Something in the Air is definitely atmospheric, free-floating as it does through the charged currents of a lost time. The spring of 1971, Paris, to be precise, three years after the May upheavals – yet not so far removed that the political climate isn’t still turbulent. For writer-director Olivier Assayas, the movie is a quasi-autobiographical return to his own youth and to the era that shaped him, but maybe that’s part of the problem. In his last two features, Carlos and Summer Hours, Assayas has been at the top of his game, in firm command of the material. Here, although the period details are superbly etched, he seems too close to his characters to form the judgments need to create any real dramatic tension. And an overdose of sympathy makes for a wispy picture, likeable certainly but lacking in crispness and clarity.

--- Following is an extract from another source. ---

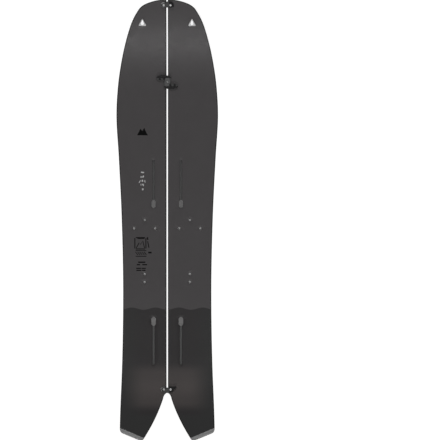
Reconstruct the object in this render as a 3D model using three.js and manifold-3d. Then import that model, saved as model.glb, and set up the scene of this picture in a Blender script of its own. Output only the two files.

The script, which can be seen as an extension of Assayas’s 1994 film Cold Water, is quick to set the political stage. One moment, high-schooler Gilles (Clément Métayer) is listening to a lecture on Pascal, the next he’s in the midst of a chaotic protest march pursued by billy-clubbing cops. With Trotsky as its patron saint, his particular group is soon back in business, distributing pamphlets by day and, at night, spraying the school building with graffiti and the occasional fire-bomb. Not that Gilles doesn’t have other interests, like his abstract paintings and his very concrete muse, a lovely brunette who doubles as a bed-mate, at least until London calls and she’s off.
So is Gilles, when the semester ends and he joins two others in the group – fellow painter Alain (Félix Armand) and earnest Christine (Lola Créton) – on a trip to Italy. There, they hang with older members of the movement, watch agit-prop docs on open-air screens, and intensely debate questions like, “Shouldn’t a revolutionary film employ a revolutionary syntax?” If you’ve already concluded that such lofty queries are sadly absent from today’s YouTube age, rest assured that Assayas will be the first to award you a gold star and consider his point well taken.
Anyway, Gilles’s view of the docs – “Boring films, primitive politics” – begins to set him apart from his peers, especially from his new lover Christine, who has a more doctrinaire approach to these matters. When they part, she to foment unrest elsewhere and he to sketch Roman ruins, the symbolism is sledgehammered home. Seems that art and politics, inextricably linked in revolutionary times, have once again gone their separate ways.
Back in Paris, to the strains of the period score (Captain Beefheart, Tangerine Dream), Gilles enrolls in art school, hovers on the margins of the Trotskyite crowd, argues with his TV-producer dad, and winces as his now drug-addled muse literally plays with fire. Indeed, as both destructive force and purifying agent, fire is a recurring image here, an ironic choice in a picture without much heat. Rather, through his mid-range camera, Assayas, like his young alter ego, is content to watch the passing scene from a non-judgmental distance. His observations can be rich but they play like pensées – we’re intellectually engaged yet emotionally detached.
Ultimately, of course, filmmaking becomes Gilles’s career of choice. He heads to England to work as a gofer at Pinewood Studios, specifically on a shoot for a sci-fi spectacle complete with marauding Nazis and rapacious monsters and babes in leopard-skin bikinis. Smiling, the wannabe director sees a future in the movies. Frowning, we see something else – the future of the movies.